Aim
Output the material below in full, exactly as it is.

Dataset content
· · · ·
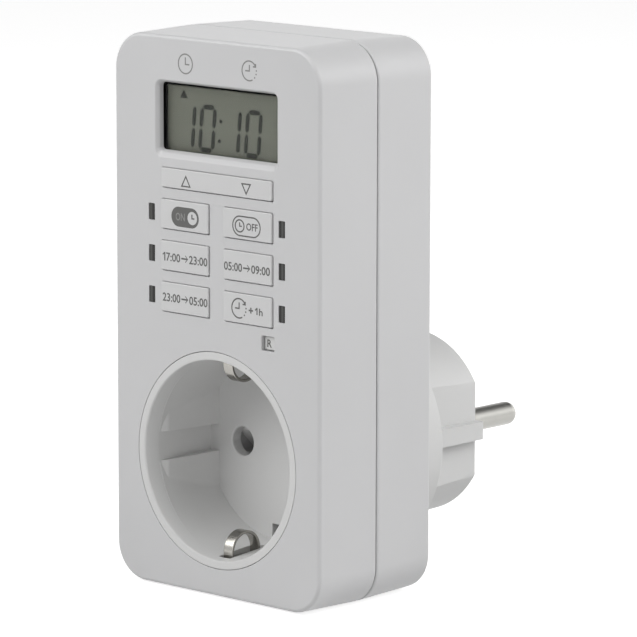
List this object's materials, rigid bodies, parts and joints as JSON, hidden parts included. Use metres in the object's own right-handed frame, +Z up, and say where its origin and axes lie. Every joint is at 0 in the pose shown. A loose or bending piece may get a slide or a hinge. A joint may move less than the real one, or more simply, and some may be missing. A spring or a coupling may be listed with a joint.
{
  "type": "plug in timer switch",
  "caption": "Plug-in timer switch: display, rocker and mode keys above an earthed socket, with an earthed round-pin plug behind, for switching a lamp or appliance by time.",
  "frame": {"origin": "centre of the plug's end face, between the two pins, where it meets the floor of a wall socket", "axes": "+Y runs into the wall along the pins, the keypad and socket face -Y, +X is to the right seen from the front, +Z is up"},
  "size_m": [0.057, 0.0792, 0.1123],
  "materials": {
    "grey_shell": "satin moulded, fine grain",
    "white_core": "satin moulded",
    "key_plastic": "satin moulded",
    "clear_window": "polished clear plastic",
    "smoked_lens": "smoked clear plastic",
    "display_glass": "display glass with an olive grey field",
    "black_plastic": "satin",
    "silicone": "matt",
    "circuit_board": "solder resist on glass fibre board",
    "zinc_steel": "zinc plated",
    "nickel_plate": "dull nickel plate",
    "contact_brass": "bare stamped brass",
    "grey_carrier": "glass filled",
    "led_package": "clear resin over a white base",
    "coil_winding": "enamelled wire",
    "relay_cover": "smooth",
    "film_yellow": "smooth",
    "sleeve_blue": "shrunk film and dipped resin",
    "resistor_green": "lacquered"
  },
  "bodies": {
    "housing": {"front_cover": "grey_shell", "rear_cover": "grey_shell", "housing_screws": "zinc_steel", "socket_cup": "white_core", "plug_body": "white_core", "core_screws": "zinc_steel", "display_window": "clear_window", "indicator_lenses": "smoked_lens", "lcd_glass": "display_glass", "lcd_frame": "black_plastic", "lcd_connectors": "silicone", "control_board": "circuit_board", "board_screws": "zinc_steel", "microcontroller": "black_plastic", "crystal": "zinc_steel", "indicator_leds": "led_package", "keypad_mat": "silicone", "carbon_pills": "black_plastic", "backup_battery": "zinc_steel", "battery_tabs": "nickel_plate", "board_link": "black_plastic", "shutter_spring": "zinc_steel", "contact_carrier": "grey_carrier", "live_contact": "contact_brass", "neutral_contact": "contact_brass", "earth_clip_upper": "nickel_plate", "earth_clip_lower": "nickel_plate", "earth_strap": "nickel_plate", "plug_earth_strips": "nickel_plate", "live_pin": "nickel_plate", "neutral_pin": "nickel_plate", "live_busbar": "contact_brass", "switched_busbar": "contact_brass", "neutral_busbar": "contact_brass", "power_board": "circuit_board", "power_screws": "zinc_steel", "relay_base": "black_plastic", "relay_case": "relay_cover", "relay_coil": "coil_winding", "relay_yoke": "zinc_steel", "relay_contacts": "contact_brass", "suppression_capacitor": "film_yellow", "smoothing_capacitor": "sleeve_blue", "varistor": "sleeve_blue", "fuse_resistor": "resistor_green", "bridge_diodes": "black_plastic"},
    "rocker": {"rocker_key": "key_plastic"},
    "key_on": {"key_on": "key_plastic"},
    "key_off": {"key_off": "key_plastic"},
    "key_evening": {"key_evening": "key_plastic"},
    "key_morning": {"key_morning": "key_plastic"},
    "key_night": {"key_night": "key_plastic"},
    "key_countdown": {"key_countdown": "key_plastic"},
    "key_reset": {"key_reset": "white_core"},
    "shutter": {"contact_shutter": "grey_carrier"},
    "armature": {"relay_armature": "zinc_steel"}
  },
  "joints": [
    {"name": "rocker_tilt", "type": "hinge", "parent": "housing", "child": "rocker", "pos_m": [0, -0.0562, 0.0552], "axis": [0, 0, 1], "range_deg": [-2.5, 2.5], "stiffness_Nm_per_rad": 0.12, "deforming": ["keypad_mat"]},
    {"name": "key_on_press", "type": "slide", "parent": "housing", "child": "key_on", "axis": [0, 1, 0], "range_m": [0, 0.0006], "stiffness_N_per_m": 700, "springref_m": -0.0003, "deforming": ["keypad_mat"]},
    {"name": "key_off_press", "type": "slide", "parent": "housing", "child": "key_off", "axis": [0, 1, 0], "range_m": [0, 0.0006], "stiffness_N_per_m": 700, "springref_m": -0.0003, "deforming": ["keypad_mat"]},
    {"name": "key_evening_press", "type": "slide", "parent": "housing", "child": "key_evening", "axis": [0, 1, 0], "range_m": [0, 0.0006], "stiffness_N_per_m": 700, "springref_m": -0.0003, "deforming": ["keypad_mat"]},
    {"name": "key_morning_press", "type": "slide", "parent": "housing", "child": "key_morning", "axis": [0, 1, 0], "range_m": [0, 0.0006], "stiffness_N_per_m": 700, "springref_m": -0.0003, "deforming": ["keypad_mat"]},
    {"name": "key_night_press", "type": "slide", "parent": "housing", "child": "key_night", "axis": [0, 1, 0], "range_m": [0, 0.0006], "stiffness_N_per_m": 700, "springref_m": -0.0003, "deforming": ["keypad_mat"]},
    {"name": "key_countdown_press", "type": "slide", "parent": "housing", "child": "key_countdown", "axis": [0, 1, 0], "range_m": [0, 0.0006], "stiffness_N_per_m": 700, "springref_m": -0.0003, "deforming": ["keypad_mat"]},
    {"name": "key_reset_press", "type": "slide", "parent": "housing", "child": "key_reset", "axis": [0, 1, 0], "range_m": [0, 0.0006], "stiffness_N_per_m": 700, "springref_m": -0.0003, "deforming": ["keypad_mat"]},
    {"name": "shutter_lift", "type": "slide", "parent": "housing", "child": "shutter", "axis": [0, 0, 1], "range_m": [0, 0.006], "stiffness_N_per_m": 80, "springref_m": -0.003, "deforming": ["shutter_spring"]},
    {"name": "armature_pull", "type": "hinge", "parent": "housing", "child": "armature", "pos_m": [-0.0013, -0.0449, 0.03885], "axis": [0, 0, 1], "range_deg": [0, 4], "stiffness_Nm_per_rad": 0.02, "springref_deg": -5.73}
  ]
}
· · · ·
Expected answer
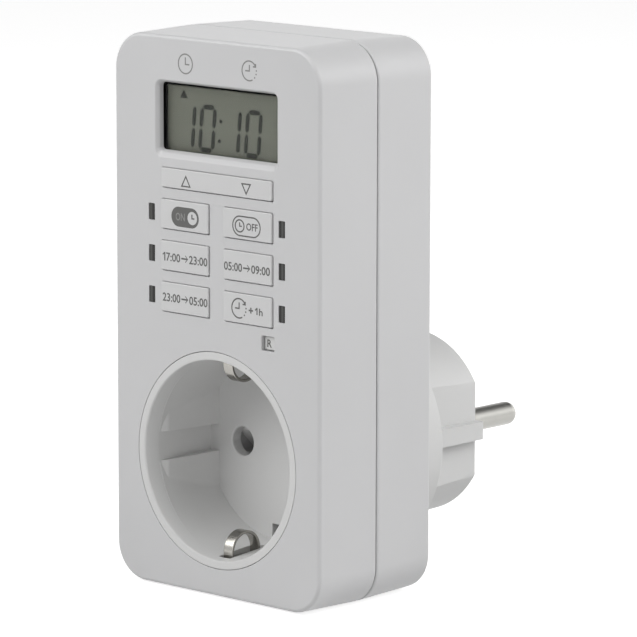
List this object's materials, rigid bodies, parts and joints as JSON, hidden parts included. Use metres in the object's own right-handed frame, +Z up, and say where its origin and axes lie. Every joint is at 0 in the pose shown. A loose or bending piece may get a slide or a hinge. A joint may move less than the real one, or more simply, and some may be missing. A spring or a coupling may be listed with a joint.
{
  "type": "plug in timer switch",
  "caption": "Plug-in timer switch: display, rocker and mode keys above an earthed socket, with an earthed round-pin plug behind, for switching a lamp or appliance by time.",
  "frame": {"origin": "centre of the plug's end face, between the two pins, where it meets the floor of a wall socket", "axes": "+Y runs into the wall along the pins, the keypad and socket face -Y, +X is to the right seen from the front, +Z is up"},
  "size_m": [0.057, 0.0792, 0.1123],
  "materials": {
    "grey_shell": "satin moulded, fine grain",
    "white_core": "satin moulded",
    "key_plastic": "satin moulded",
    "clear_window": "polished clear plastic",
    "smoked_lens": "smoked clear plastic",
    "display_glass": "display glass with an olive grey field",
    "black_plastic": "satin",
    "silicone": "matt",
    "circuit_board": "solder resist on glass fibre board",
    "zinc_steel": "zinc plated",
    "nickel_plate": "dull nickel plate",
    "contact_brass": "bare stamped brass",
    "grey_carrier": "glass filled",
    "led_package": "clear resin over a white base",
    "coil_winding": "enamelled wire",
    "relay_cover": "smooth",
    "film_yellow": "smooth",
    "sleeve_blue": "shrunk film and dipped resin",
    "resistor_green": "lacquered"
  },
  "bodies": {
    "housing": {"front_cover": "grey_shell", "rear_cover": "grey_shell", "housing_screws": "zinc_steel", "socket_cup": "white_core", "plug_body": "white_core", "core_screws": "zinc_steel", "display_window": "clear_window", "indicator_lenses": "smoked_lens", "lcd_glass": "display_glass", "lcd_frame": "black_plastic", "lcd_connectors": "silicone", "control_board": "circuit_board", "board_screws": "zinc_steel", "microcontroller": "black_plastic", "crystal": "zinc_steel", "indicator_leds": "led_package", "keypad_mat": "silicone", "carbon_pills": "black_plastic", "backup_battery": "zinc_steel", "battery_tabs": "nickel_plate", "board_link": "black_plastic", "shutter_spring": "zinc_steel", "contact_carrier": "grey_carrier", "live_contact": "contact_brass", "neutral_contact": "contact_brass", "earth_clip_upper": "nickel_plate", "earth_clip_lower": "nickel_plate", "earth_strap": "nickel_plate", "plug_earth_strips": "nickel_plate", "live_pin": "nickel_plate", "neutral_pin": "nickel_plate", "live_busbar": "contact_brass", "switched_busbar": "contact_brass", "neutral_busbar": "contact_brass", "power_board": "circuit_board", "power_screws": "zinc_steel", "relay_base": "black_plastic", "relay_case": "relay_cover", "relay_coil": "coil_winding", "relay_yoke": "zinc_steel", "relay_contacts": "contact_brass", "suppression_capacitor": "film_yellow", "smoothing_capacitor": "sleeve_blue", "varistor": "sleeve_blue", "fuse_resistor": "resistor_green", "bridge_diodes": "black_plastic"},
    "rocker": {"rocker_key": "key_plastic"},
    "key_on": {"key_on": "key_plastic"},
    "key_off": {"key_off": "key_plastic"},
    "key_evening": {"key_evening": "key_plastic"},
    "key_morning": {"key_morning": "key_plastic"},
    "key_night": {"key_night": "key_plastic"},
    "key_countdown": {"key_countdown": "key_plastic"},
    "key_reset": {"key_reset": "white_core"},
    "shutter": {"contact_shutter": "grey_carrier"},
    "armature": {"relay_armature": "zinc_steel"}
  },
  "joints": [
    {"name": "rocker_tilt", "type": "hinge", "parent": "housing", "child": "rocker", "pos_m": [0, -0.0562, 0.0552], "axis": [0, 0, 1], "range_deg": [-2.5, 2.5], "stiffness_Nm_per_rad": 0.12, "deforming": ["keypad_mat"]},
    {"name": "key_on_press", "type": "slide", "parent": "housing", "child": "key_on", "axis": [0, 1, 0], "range_m": [0, 0.0006], "stiffness_N_per_m": 700, "springref_m": -0.0003, "deforming": ["keypad_mat"]},
    {"name": "key_off_press", "type": "slide", "parent": "housing", "child": "key_off", "axis": [0, 1, 0], "range_m": [0, 0.0006], "stiffness_N_per_m": 700, "springref_m": -0.0003, "deforming": ["keypad_mat"]},
    {"name": "key_evening_press", "type": "slide", "parent": "housing", "child": "key_evening", "axis": [0, 1, 0], "range_m": [0, 0.0006], "stiffness_N_per_m": 700, "springref_m": -0.0003, "deforming": ["keypad_mat"]},
    {"name": "key_morning_press", "type": "slide", "parent": "housing", "child": "key_morning", "axis": [0, 1, 0], "range_m": [0, 0.0006], "stiffness_N_per_m": 700, "springref_m": -0.0003, "deforming": ["keypad_mat"]},
    {"name": "key_night_press", "type": "slide", "parent": "housing", "child": "key_night", "axis": [0, 1, 0], "range_m": [0, 0.0006], "stiffness_N_per_m": 700, "springref_m": -0.0003, "deforming": ["keypad_mat"]},
    {"name": "key_countdown_press", "type": "slide", "parent": "housing", "child": "key_countdown", "axis": [0, 1, 0], "range_m": [0, 0.0006], "stiffness_N_per_m": 700, "springref_m": -0.0003, "deforming": ["keypad_mat"]},
    {"name": "key_reset_press", "type": "slide", "parent": "housing", "child": "key_reset", "axis": [0, 1, 0], "range_m": [0, 0.0006], "stiffness_N_per_m": 700, "springref_m": -0.0003, "deforming": ["keypad_mat"]},
    {"name": "shutter_lift", "type": "slide", "parent": "housing", "child": "shutter", "axis": [0, 0, 1], "range_m": [0, 0.006], "stiffness_N_per_m": 80, "springref_m": -0.003, "deforming": ["shutter_spring"]},
    {"name": "armature_pull", "type": "hinge", "parent": "housing", "child": "armature", "pos_m": [-0.0013, -0.0449, 0.03885], "axis": [0, 0, 1], "range_deg": [0, 4], "stiffness_Nm_per_rad": 0.02, "springref_deg": -5.73}
  ]
}